At Texas A&M, Parker also holds joint appointments at the Bush School of Government Service and AgriLife Research. He believes this not only reflects the multidisciplinary nature of One Health, but will allow for greater collaboration across campus.
“Other colleges, faculty, and students want to be part of multidisciplinary coalitions to work on hard global problems, and if we do that, I know Texas A&M will make significant contributions to solving some of the most pressing challenges of our time,” Parker said.
There are many reasons why Parker decided to return his alma mater after his final governmental position in the DOD, including nostalgia.
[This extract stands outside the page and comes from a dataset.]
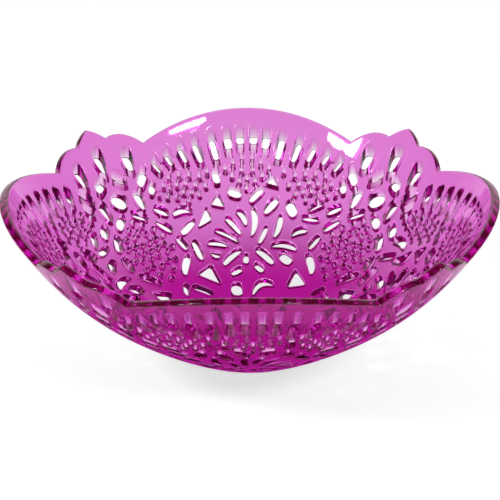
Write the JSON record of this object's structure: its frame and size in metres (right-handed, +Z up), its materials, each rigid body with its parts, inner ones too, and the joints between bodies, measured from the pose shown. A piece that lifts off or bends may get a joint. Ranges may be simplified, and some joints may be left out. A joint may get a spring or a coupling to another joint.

“I felt there’s something I needed to give back, to help shape the next generation of leaders. I continue to have an interesting career from where I started as a student here; I never would’ve imagined the things that I did,” he said. “Veterinary medicine was a great foundation for me to build a career in national security and public health preparedness.”
While living in College Station with his wife, Denise-his high-school sweetheart, the mother of their three sons, a fellow Aggie, and one of his role models-Parker also hopes to be involved in mentoring students and raising awareness of the career opportunities available through Global One Health.
“We need to focus on emerging infectious diseases globally and locally, and what Texas A&M can do to be a part of the solution,” he said. “It’s a big challenge requiring academia, non-governmental organizations, government agencies, and international partners working together.”